71. He further submitted that his right to a fair hearing as enshrined under Article 50 (g) & (h) of the Constitution of Kenya, 2010 was violated by the Trial Court since he was not informed of his rights as contained therein.

72. It was stated by the 2nd appellant that the offence herein was not proved to the required standard of beyond reasonable doubt since he was neither mentioned by the police, accused persons, and/or prosecution witnesses as being involved in the said robbery and no evidence linking him to the said offence was tendered. To this end, he relied on several cases including the case of Kiarie v Republic [1984] 739 and Simiyu & another v Republic [2005] 1KLR 192.

73. The appellant further stated that the evidence by prosecution witnesses was marred by contradictions and discrepancies, thus not material enough to base a conviction. He asserted that the complainant’s evidence of a third person having boarded the motor vehicle after driving a distance of about 1 kilometre is an afterthought since the said information is not in his initial report contained in OB 2/06/12/2016.

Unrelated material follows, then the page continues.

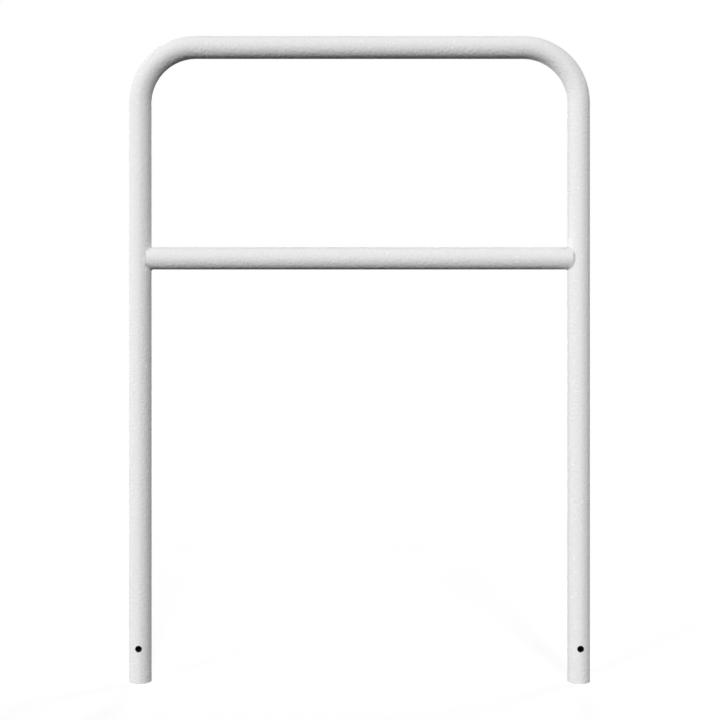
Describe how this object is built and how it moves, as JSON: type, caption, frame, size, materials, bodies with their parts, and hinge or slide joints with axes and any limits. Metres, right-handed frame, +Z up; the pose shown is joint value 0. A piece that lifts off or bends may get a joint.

74. The 2nd appellant submitted that his alibi defence and that of his three witnesses was not considered by the Trial Court. He claimed that at the time the robbery herein took place, he was serving a sentence in prison and there was no record that he had escaped from prison. Further, that in the Miscellaneous application filed by the prosecution seeking for 14 days to complete their investigations, the prosecution referred to Criminal Case No. 549 of 2018 and not 978 of 2016.

75. He submitted that the doctrine of recent possession does not apply to him as he was not found in possession of stolen property. He relied on the case of Andrea Obonyo & others v Republic [1962] EA 542.

76. He further submitted that the alleged informer who told the police that he was a dangerous criminal was not availed to testify so that his testimony could be tested through cross-examination.

77. The 2nd appellant claimed that when he was arrested, he was tortured by the police at Voi Police Station causing him to suffer severe injuries thus violating his rights protected under Articles 25(a), (b), & (d), 27(1), (2), (3), (4), (5), (6), (7) & (8) and 29 (c), (d), (e), & (f) of the Constitution of Kenya, 2010. He indicated that he has since been issued with a duly filled P3 form and lodged a complaint at Voi Police Station.

78. He submitted that the prosecution’s case herein was riddled with contradictions and inconsistencies of such a magnitude that would make his conviction unsafe.

79. In written submissions filed by Mr. J.K Chirchir, learned Prosecution Counsel for the DPP, he conceded to the appeal and gave the explanation that the Trial Court erred on a point of law hence the entire trial was a nullity. He submitted that by the time Hon. Nderitu, SPM, was transferred, she had already heard the evidence of PW1 to PW9 and when Hon. Wangeci took over the matter from her on 3rd July, 2019, she failed to comply with the provisions of Section 200(3) of the Criminal Procedure Code.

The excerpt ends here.